Comment les choses auraient-elles dû se passer, si le taiseux hôte d’Etoudi n’avait voulu envoyer un message aux Camerounais ? Galanterie et règles protocolaires obligent, au bas de l’escalator il aurait d’abord laissé monter sa femme, l’aurait suivie, et c’est donc lui qui aurait en dernier lieu occupé les esprits. Mais en laissant cet honneur à Chantoux, énigmatique, c’est peut-être à dessein qu’il s’y était prêté, dans ce qui pourrait être une hypothèse de succession ayant le double mérite d’apporter le changement tout en assurant la continuité. En effet si Chantal Biya devient chef de l’Etat, le franchissement d’une barrière psychologique que représenterait l’arrivée aux affaires d’une femme pourrait faire passer la pilule, à la façon d’un François Mitterrand nommant Edith Cresson à Matignon : l’arrivée d’une représentante du sexe dit faible à la primature se voulait alors une stratégie devant permettre au chef de l’Etat français de rebondir.
Pour le Cameroun, cela reviendrait alors non seulement à tenir compte de la transmission du témoin entre générations, mais aussi à tenir compte de l’approche genre. Un tel scénario aurait-il quelque chance de succès ? Assurément, car Chantal Biya ne manque pas d’atouts dans son jeu. D’abord son charme et sa grâce, qui la dotent d’un charisme naturel provoquant de l’empathie pour sa tendre personne. Ensuite son aura internationale, l’ambassadrice de bonne volonté de l’UNESCO ayant depuis capitalisé cette stature pour acquérir une envergure transcendant nos frontières. L’on ne saurait occulter son carnet d’adresse bien fourni, qu’il s’agisse des grands de ce monde ou de l’élite de notre pays, qui seraient bien prêts à la ménager et non lui savonner la planche. Relevons aussi le tour de main qui est désormais sien dans la gestion des structures qu’elles aura portées sur les fonts baptismaux, qui toutes œuvrent dans le social.
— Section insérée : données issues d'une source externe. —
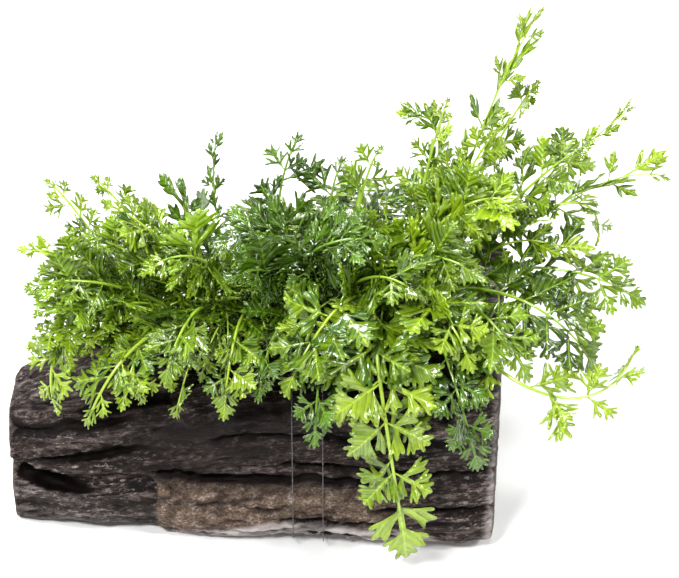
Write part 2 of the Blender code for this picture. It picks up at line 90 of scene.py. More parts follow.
# How a frond's leaflets are laid out along its stem, as in the model.
LEAFLET_FOOT = 0.7
END_LEAFLET_SHARE = 0.66
LEAFLET_TAPER = 0.28
BARE_SHARE = 0.36
LAST_PAIR_GAP = 0.22
FIRST_ANGLE = 64
ANGLE_DROP = 14
WIDTH_SHARE = 0.6
SHOULDER_SHARE = 0.52

Frond = namedtuple(
    "Frond", "name finish style root_x knee tip leaf pairs roll habit bend", defaults=("crowd", None)
)

# A frond leaves the rhizome at root_x, bends over below its knee and ends at its tip. leaf is the
# length of its longest leaflet, and roll turns its face about its own stem, in degrees. Younger
# stems grow beside a frond in the crowd, and behind an all_round one too, but not beside an open
# one. bend is the second control point of a stem that bends twice.
FROND_ROWS = (
    ("front_long", "lime", "broad", 38, (30, -40, 104), (46, -62, 9), 23, 5, 0),
    ("front_spread_left", "bright", "broad", 34, (26, -34, 98), (9, -47, 62), 21, 4, 0),
    ("front_spread_right", "bright", "broad", 42, (50, -28, 96), (64, -43, 68), 19, 3, 0),
    ("front_drop_left", "bright", "broad", 2, (-4, -34, 90), (-8, -47, 53), 14, 3, 0, "all_round"),
    ("front_drop_centre", "dark", "lobed", 12, (6, -30, 88), (2, -47, 60), 15, 3, 0, "all_round"),
    ("front_low_left", "dark", "lobed", 26, (20, -38, 86), (18, -51, 46), 15, 4, 0),
    ("front_low_right", "dark", "lobed", 50, (54, -40, 82), (66, -53, 38), 16, 4, 0),
    ("right_inner", "mid", "lobed", 48, (64, -26, 90), (81, -38, 60), 18, 4, 16),
    ("left_hang_outer", "lime", "fingered", -22, (-64, -32, 88), (-56, -42, 50), 12, 3, 0),
    ("left_hang_inner", "lime", "fingered", -14, (-34, -38, 86), (-48, -46, 49), 14, 4, 0),
    ("left_drop", "mid", "lobed", -8, (-16, -30, 92), (-25, -46, 65), 18, 4, 0, "all_round"),
    ("left_wall", "bright", "broad", -28, (-30, -32, 84), (-37, -47, 57), 14, 3, 0),
    ("left_corner", "bright", "lobed", -38, (-50, -30, 80), (-64, -36, 71), 13, 3, -20),
    ("left_low", "mid", "lobed", -32, (-46, -26, 86), (-62, -31, 79), 14, 3, -24),
    ("left_reach", "mid", "lobed", -24, (-44, -20, 90), (-65, -24, 83), 16, 4, -32),
    ("left_far", "bright", "lobed", -30, (-46, -8, 86), (-68, -12, 89), 13, 3, -32),
    ("left_shoulder", "mid", "lobed", -18, (-30, -12, 88), (-49, -9, 92), 15, 3, -30, "all_round"),
    ("left_crest", "bright", "lobed", -12, (-24, -4, 90), (-44, -2, 99), 17, 4, -15, "all_round"),
    ("left_sprig_outer", "bright", "fingered", -34, (-44, 4, 82), (-62, 14, 96), 10, 3, 0),
    ("left_sprig_inner", "bright", "fingered", -20, (-32, 6, 86), (-48, 11, 99), 10, 3, 0),
    ("top_grey", "dark", "slender", -10, (-18, 10, 84), (-27, 18, 95), 10, 3, 0, "open"),
    ("top_thin", "dark", "slender", -4, (-16, 18, 84), (-11, 28, 103), 6, 3, 0, "open"),
    ("top_spray", "dark", "fingered", 8, (2, 14, 86), (14, 22, 107), 16, 3, 0),
    ("top_centre", "dark", "fingered", 20, (19, 10, 88), (27, 17, 102), 16, 3, 0),
    ("top_umbel", "mid", "fingered", 28, (30, 6, 90), (38, 12, 109), 14, 3, 0),
    ("top_curl", "lime", "slender", 48, (64, 34, 116), (45, 36, 100), 9, 3, 0, "open"),
    ("top_tuft", "lime", "fingered", 44, (50, 20, 96), (58, 30, 114), 11, 3, 0),
    ("top_tall", "lime", "slender", 50, (64, 18, 112), (84, 30, 145), 14, 4, 0, "open"),
    ("top_inner", "bright", "lobed", 46, (58, 6, 96), (72, 12, 116), 14, 3, 0),
    ("top_right", "bright", "lobed", 54, (70, 28, 98), (85, 36, 116), 13, 3, 0, "open"),
    ("right_high", "mid", "broad", 52, (80, 6, 102), (99, 8, 113), 18, 4, 20, "open"),
    ("right_thin", "lime", "slender", 57, (90, 24, 92), (113, 28, 112), 9, 3, 0, "open"),
    ("right_far", "lime", "slender", 55, (104, 22, 108), (126, 24, 88), 14, 3, 20, "open"),
    ("right_hang", "bright", "fingered", 56, (104, 6, 118), (102, 2, 79), 11, 3, 0, "open"),
    ("right_wiry", "bright", "slender", 54, (78, -4, 98), (97, -8, 79), 11, 3, 25, "open"),
    ("right_reach", "mid", "lobed", 56, (86, -10, 90), (116, -15, 71), 20, 4, 30, "open"),
    ("right_broad", "mid", "broad", 52, (84, -22, 92), (102, -28, 55), 20, 4, 24, "open"),
    ("right_low", "lime", "fingered", 58, (68, -56, 80), (112, -26, 65), 16, 4, 20, "open", (102, -44, 42)),
    ("centre_left", "mid", "lobed", -6, (-14, -8, 98), (-34, -16, 84), 20, 4, -32, "all_round"),
    ("centre", "dark", "lobed", 22, (12, -8, 102), (-12, -14, 91), 20, 4, -32, "all_round"),
    ("centre_low", "dark", "lobed", 16, (8, -16, 92), (-8, -24, 86), 19, 3, -32, "all_round"),
    ("centre_front", "mid", "lobed", 20, (34, -20, 94), (50, -30, 84), 19, 3, 30),
    ("centre_right", "dark", "lobed", 6, (16, -6, 102), (40, -12, 91), 20, 4, 32, "all_round"),
    ("centre_far_right", "mid", "lobed", 30, (44, -14, 100), (68, -24, 86), 20, 4, 32),
    ("crown_right", "bright", "lobed", 42, (58, 0, 108), (80, -4, 98), 18, 4, 30),
    ("back_left", "mid", "lobed", -36, (-46, 20, 76), (-54, 38, 36), 17, 3, 0),
    ("back_centre_left", "dark", "lobed", -16, (-22, 34, 80), (-24, 54, 32), 19, 3, 0),
    ("back_centre", "mid", "lobed", 6, (4, 42, 84), (4, 64, 34), 20, 3, 0),
    ("back_centre_right", "mid", "lobed", 30, (32, 48, 88), (34, 74, 38), 21, 3, 0),
    ("back_right", "bright", "lobed", 52, (66, 50, 88), (72, 78, 42), 20, 3, 0),
)
FRONDS = tuple(Frond("frond_" + name, "leaf_" + finish, *row) for name, finish, *row in FROND_ROWS)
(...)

Last but not the least, la présence à ses côtés de son époux, qui lui apporterait de judicieux conseils, serait un élément important dans la manière dont l’actuelle Première dame pourrait être amenée à conduire les affaires étatiques. Bien que phallocrate, machiste, encore largement arc-boutée sur des concepts pourtant abscons de domination naturelle des mâles sur la gent féminine, notre société serait pourtant prête à sauter le pas, l’exemple de deux autres femmes sur le continent présidant aux destinées de leur pays respectif sans qu’on n’y décèle une tare congénitale à assumer de telles fonctions, est là pour faire changer d’avis ceux qui voudraient continuer à freiner des quatre fers, dans ce cadre.
Alors Chantal Biya à Etoudi ? Elle y est déjà. Comme magistrat suprême, pourquoi pas si cela peut nous assurer une transition sans heurts en ces temps où ici et là, de tels exercices sont porteurs de frictions et conflits débouchant souvent sur le délitement de l’Etat, les destructions de biens et de grandes pertes en vies humaines ? On connait de pires scénarios qu’une telle hypothèse, on sait qu’existent chez nous de pires solutions, si l’on veut scruter le seul landerneau politique où se trouvent ceux qui estiment être mieux qualifiés pour prétendre à la succession.